Pelos caminhos de São Vicente

A lenda fala de Vicente, valenciano feito mártir e santo pela força da fé, e da cumplicidade e fidelidade absolutas dos corvos que desde Sagres e do Cabo a que dá nome, até Lisboa, numa caravela que cumpriu a vontade de D. Afonso Henriques, não deixaram jamais de guardar as relíquias do Santo que se tornou padroeiro da capital Portuguesa.
Os corvos serão para sempre, o brasão de Lisboa.
E vicentina ficou a costa que foi cúmplice da viagem de São Vicente, essa mágica linha feita de promontórios e areia que tem a virtude de casar o Alentejo e o Atlântico.
Saio de Sagres pela manhã subindo a estrada que me oferece esse duplo privilégio de Alentejo e mar.
À direita os sobreiros, a esteva e o infinito mar de amarelo do que resta dos campos de trigo já ceifados. Aqui e ali, um intenso verde no prenúncio de uma ribeira.
À esquerda a persistência de azul que não desmente: o oceano.
E há estradas assim como esta, em que o destino se pode tornar irrelevante e o prazer maior está em percorre-las e fazer delas o nosso caminho.
Um caminho para fazer no abandono dos relógios e apenas ao ritmo dessas irresistíveis vontades de constantemente virar à esquerda rumo ao azul, e não temer a poeira dos improvisados caminhos na descoberta de um ponto novo para olhar o mar.
Cruzo Odeceixe ainda sem fome.
Ou será antes o instintivo impulso dos Sargos que já antevejo à mesa do Josué em Almograve?
Uns quilómetros mais à frente, é por aí que paro, percorro as ruas de Longueira com as casas cor de rodapé de Alentejo na inédita companhia de um intenso aroma de mar, e saboreio a sopa que tem Sargo e tem o “meu” pão no caldo do tomate e do poejo, o mesmo poejo que dá gosto ao licor com que decido coroar o café.

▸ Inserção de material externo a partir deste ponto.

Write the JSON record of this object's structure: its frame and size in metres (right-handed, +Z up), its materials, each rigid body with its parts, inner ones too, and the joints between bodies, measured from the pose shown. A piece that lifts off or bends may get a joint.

Não resisto a espreitar mais uma vez o mar, e muito mais reconfortado, sigo a “subida”.
Cruzo o Rio Mira, passo Milfontes, a Serra do Cercal que um dia foi a chilena “Casa dos Espíritos”, Alcácer…
Batem as dezoito horas de domingo quando pela Ponte Vasco da Gama avisto Lisboa envolta numa neblina que não deixa de ser sua, nestes dias que o calendário diz serem verão, mas que afinal, da estação quente têm muito pouco.
Lisboa, o meu destino que jamais será irrelevante e será sempre um porto de abrigo.
O mesmo destino de São Vicente.
Eu, sem corvos e sem caravela, mas de alma cheia.
Comprova-se que os dias são feitos de caminhos, e os dias grandes são aqueles em que não nos negamos a percorre-los convocando todos os sentidos e sabendo aproveitar tudo o que de bom e único cada “estrada” tem para nos oferecer.
Até mesmo quando o pó das aventureiras ousadias das traições ao GPS e à rota mais previsível, nos obriga a uma rápida lavagem da viatura que a coloque operacional para um recomeço de viagem.
Afinal, a pimenta do imprevisível dá aroma aos caminhos… e aos dias.